Jesus’s birth also fulfilled these prophecies. Before his birth, “God sent the angel Gabriel to Nazareth, a town in Galilee, to a virgin pledged to be married to a man named Joseph, a descendant of David. The virgin’s name was Mary… “Do not be afraid, Mary, you have found favor with God. You will be with child and give birth to a son, and you are to give him the name Jesus. He will be great and will be called the Son of the Most High. The Lord God will give him the throne of his father David, and he will reign over the house of Jacob forever; his kingdom will never end” (Luke 1:30-33). Mary did not understand how this would be, since she was a virgin, however, the angel told her, “The Holy Spirit will come upon you, and the power of the Most High will overshadow you. So the holy one to be born will be called the Son of God” (Luke 1:35). Her husband, Joseph was not the father of the child, he had no earthly father. He was conceived by the Holy Spirit. John takes it even further, in his gospel, “Through him all things were made; without him nothing was made that has been made” (John 1:3).
This baby is Jesus
This child, the Son of God, and the Son of Man was the fulfillment of these and many more prophecies. His birth, though unnoticed at the time, changed the world. But wait, you say, if I remember the story correctly, Jesus didn’t set up a kingdom, he didn’t free the Jews, he was executed at the age of 33! You are quite right; Jesus didn’t set up an earthly kingdom, though he will one day. But through his death and resurrection he broke the hold that sin had on the world, the hold that was started when man first fell in the Garden. His sacrifice for sins was once for all. Through his death he made atonement for sin, and through his resurrection he defeated death.

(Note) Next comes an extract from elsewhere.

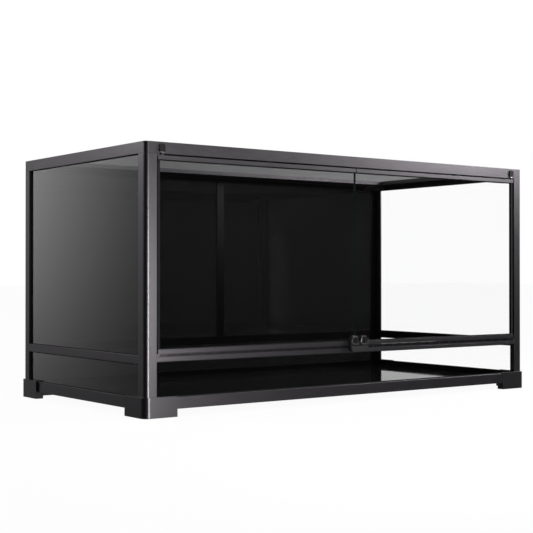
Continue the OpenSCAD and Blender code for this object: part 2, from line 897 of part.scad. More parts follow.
at_corner(false, false) post(false);  // post_front_left
at_corner(true, false) post(false);  // post_front_right
at_corner(false, true) post(true);  // post_rear_left
at_corner(true, true) post(true);  // post_rear_right
at_corner(false, false) top_corner(false);  // top_corner_front_left
at_corner(true, false) top_corner(false);  // top_corner_front_right
at_corner(false, true) top_corner(true);  // top_corner_rear_left
at_corner(true, true) top_corner(true);  // top_corner_rear_right
top_rail_long(false);  // top_rail_front
top_rail_long(true);  // top_rail_rear
top_rail_side(false);  // top_rail_left
top_rail_side(true);  // top_rail_right
bottom_rail_long(false);  // bottom_rail_front
bottom_rail_long(true);  // bottom_rail_rear
bottom_rail_side(false);  // bottom_rail_left
bottom_rail_side(true);  // bottom_rail_right
mid_rail_side(false);  // mid_rail_left
mid_rail_side(true);  // mid_rail_right
mid_rail_rear();
rear_mullion();
at_corner(false, false) foot();  // foot_front_left
at_corner(true, false) foot();  // foot_front_right
at_corner(false, true) foot();  // foot_rear_left
at_corner(true, true) foot();  // foot_rear_right
foot_screws();
floor_panel();
side_pane(false, mid_rail_top, top_rail_z);  // side_pane_left_upper
side_pane(false, bottom_rail_top, mid_rail_z);  // side_pane_left_lower
side_pane(true, mid_rail_top, top_rail_z);  // side_pane_right_upper
side_pane(true, bottom_rail_top, mid_rail_z);  // side_pane_right_lower
back_panel(-open_half_w, -mullion_w / 2, mid_rail_top, top_rail_z);  // back_panel_upper_left
back_panel(mullion_w / 2, open_half_w, mid_rail_top, top_rail_z);  // back_panel_upper_right
back_panel(-open_half_w, open_half_w, bottom_rail_top, mid_rail_z);  // back_panel_lower
front_pane_lower();
vent_rail();
vent_grille();
lower_pivots();
door_stop_top();
door_glass(false);  // door_glass_left
door_glass(true);  // door_glass_right
door_top_strip(false);  // door_top_strip_left
door_top_strip(true);  // door_top_strip_right
door_bottom_strip(false);  // door_bottom_strip_left
door_bottom_strip(true);  // door_bottom_strip_right
door_edge_seal(false);  // door_edge_seal_left
door_edge_seal(true);  // door_edge_seal_right
hinge_slide(false);  // hinge_slide_left
hinge_slide(true);  // hinge_slide_right
latch_keeper();
latch_housing(false);  // latch_housing_left
latch_housing(true);  // latch_housing_right
latch_bezel(false);  // latch_bezel_left
latch_bezel(true);  // latch_bezel_right
latch_knob(false);  // latch_knob_left
latch_knob(true);  // latch_knob_right
latch_bolt(false);  // latch_bolt_left
latch_bolt(true);  // latch_bolt_right
lid_frame();
lid_screen();
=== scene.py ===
"""Dresses the terrarium: metal, glass and plastic finishes, the wire screen, the camera and the studio."""

import logging
import math
from dataclasses import dataclass, field
from enum import Enum

import bmesh
import bpy
from mathutils import Matrix, Vector


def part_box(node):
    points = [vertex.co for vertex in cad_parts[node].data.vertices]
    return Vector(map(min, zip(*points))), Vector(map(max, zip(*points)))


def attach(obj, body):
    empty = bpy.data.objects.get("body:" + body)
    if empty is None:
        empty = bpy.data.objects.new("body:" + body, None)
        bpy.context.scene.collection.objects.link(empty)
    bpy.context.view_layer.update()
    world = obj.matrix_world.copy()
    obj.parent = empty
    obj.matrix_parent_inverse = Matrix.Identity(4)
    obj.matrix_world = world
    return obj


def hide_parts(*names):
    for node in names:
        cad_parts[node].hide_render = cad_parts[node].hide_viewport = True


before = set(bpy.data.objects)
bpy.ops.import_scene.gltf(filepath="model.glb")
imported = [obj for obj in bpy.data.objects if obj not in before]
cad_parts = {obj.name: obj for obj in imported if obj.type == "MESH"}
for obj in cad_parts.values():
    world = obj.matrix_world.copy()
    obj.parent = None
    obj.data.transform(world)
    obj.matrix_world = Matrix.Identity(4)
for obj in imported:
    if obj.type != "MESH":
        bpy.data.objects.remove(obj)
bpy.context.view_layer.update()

MM = 0.001
HALF_FRAME = (610 * MM, 306 * MM)
SIDES = ("left", "right")
# How many times the unshaded depth it takes the painted inner shade to reach full strength.
SHADE_FADE = 3
EDGE_SAMPLES = 4
EDGE_STEPS = 2
LOG = logging.getLogger("terrarium")

Colour = tuple[float, float, float]
Vec3 = tuple[float, float, float]
Band = tuple[float, float]

WHITE: Colour = (1.0, 1.0, 1.0)
EVEN: Vec3 = (1.0, 1.0, 1.0)


class Run(Enum):
    """The direction in which a profile was drawn through its die."""

    X = (1.0, 40.0, 40.0)
    Y = (40.0, 1.0, 40.0)
    Z = (40.0, 40.0, 1.0)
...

This is the true story of Christmas. This is the reason for the celebration – Our king and redeemer is born! He has defeated death, he has given us new life! This Christmas season, I challenge you to remember the reason for the season, and praise your Father in heaven. God loved you enough to send his son into the world, and die a criminal’s death, so that you might live forever.
Praise the LORD and Merry Christmas!